Alors que les représentations
de comédie décrivent le comportement des femmes, Socrate ne mentionne même pas
que les jardins sont un aspect du rite des femmes mais se focalise sur le fait
que ces jeunes pousses dans le jardin d’Adonis n’arrivent pas à maturation. Les
parémiographes mettent aussi cela en avant, comme le proverbe « Tu es
plus stérile que les jardins d’Adonis » était dérivé de la croissance
contrôlée et du flétrissement des jeunes pousses. « le proverbe s’applique
à ceux qui sont incapables de produire quoi que ce soit d’utile ; il est
mentionné par Platon dans le Phèdre. Ces jardins d’Adonis sont cultivés dans
des pots en céramique et grandissent seulement jusqu’au point de verdir. Ils sont
alors emportés en même temps que le dieu mourant et sont jetés dans des sources »

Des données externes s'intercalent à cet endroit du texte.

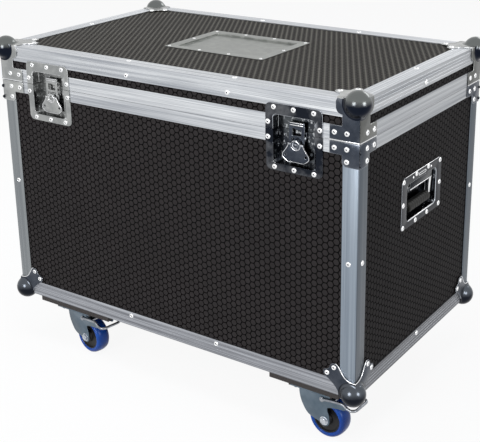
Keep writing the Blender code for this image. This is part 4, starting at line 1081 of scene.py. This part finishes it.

(Zenobios 1.49). « Les jardins d’Adonis – s’applique à toute chose
prématurée et éphémère. Adonis, le bien-aimé d’Aphrodite, ainsi que le raconte
l’histoire, mourut avant d’atteindre la maturité (prohêbês). Ceux qui célèbrent
sa fête cultivent des jardins dans des pots ; les plantes flétrissent
rapidement car elles n’ont pas pris racine ; celles-ci sont appelées
Adonis » (Diogenuianos 1.14). Et l’empereur Julien « … les jardins
que les femmes cultivent dans des pots pour l’époux d’Aphrodite, accumulant de
la terre compostée ; ceux-ci verdissent pour une courte période et
soudainement flétrissent » (Symposium 329 C-D).
Cet ensemble de
références nous permet d’établir quelle était le principal procédé autour
duquel les danses et les chants avaient lieu, à savoir, que différentes sortes
de graines (laitue et fenouil sont spécifiquement mentionnés) étaient plantées
dans une terre enrichie et compostée, dans des jardinières portatives, qu’elles
étaient amplement arrosées et placées sous le plein soleil estival jusqu’à ce
que les pousses apparaissent. Elles étaient alors privées d’eau et laissées s’assécher
et flétrir. Alors, dans une parodie de funérailles, imitant celle d’Adonis, la
terre et la végétation asséchée étaient portées à une source ou à la mer et y
étaient déposées. La germination devait prendre quelques jours – Platon parle
de huit jours – mais le nombre de jours durant lesquels les dévotes célébraient
la fête de la bruyante manière décrite n’est pas précisé. Cela pu n’être qu’un
seul jour, dans la mesure où aucune source ne mentionne le nombre de jours et
que le personnage de Ménandre laisse entendre que le moment où les pots ont été
emportés sur le toit a eu lieu en même temps que les funérailles festives. Peut
être que les jeunes pousses étaient cultivées puis laissées flétrir durant
environs une semaine avant la célébration elle-même. Mais nous aurions
probablement tort d’imposer une logique trop rigide sur une pratique qui
étaient organisée de manière informelle plutôt que contrôlée par la polis.
A la place, nous devrions imaginer qu’un rassemblement de femmes amies entre
elles pour les Adonies avait quelque chose d’aussi ordonné que disons, une fête
moderne d’anniversaire ou la mise en place des décorations du sapin de Noël,
pour lesquels la trame générale est connue à l’avance mais de nombreuses
variations dans les détails de sa conduite et de son style étaient autorisées.
Extrait de J. J. Winkler, The Constraints of Desire: The Anthropology of Sex and Gender in Ancient Greece, New York/Londres, 1990, p. 189-193.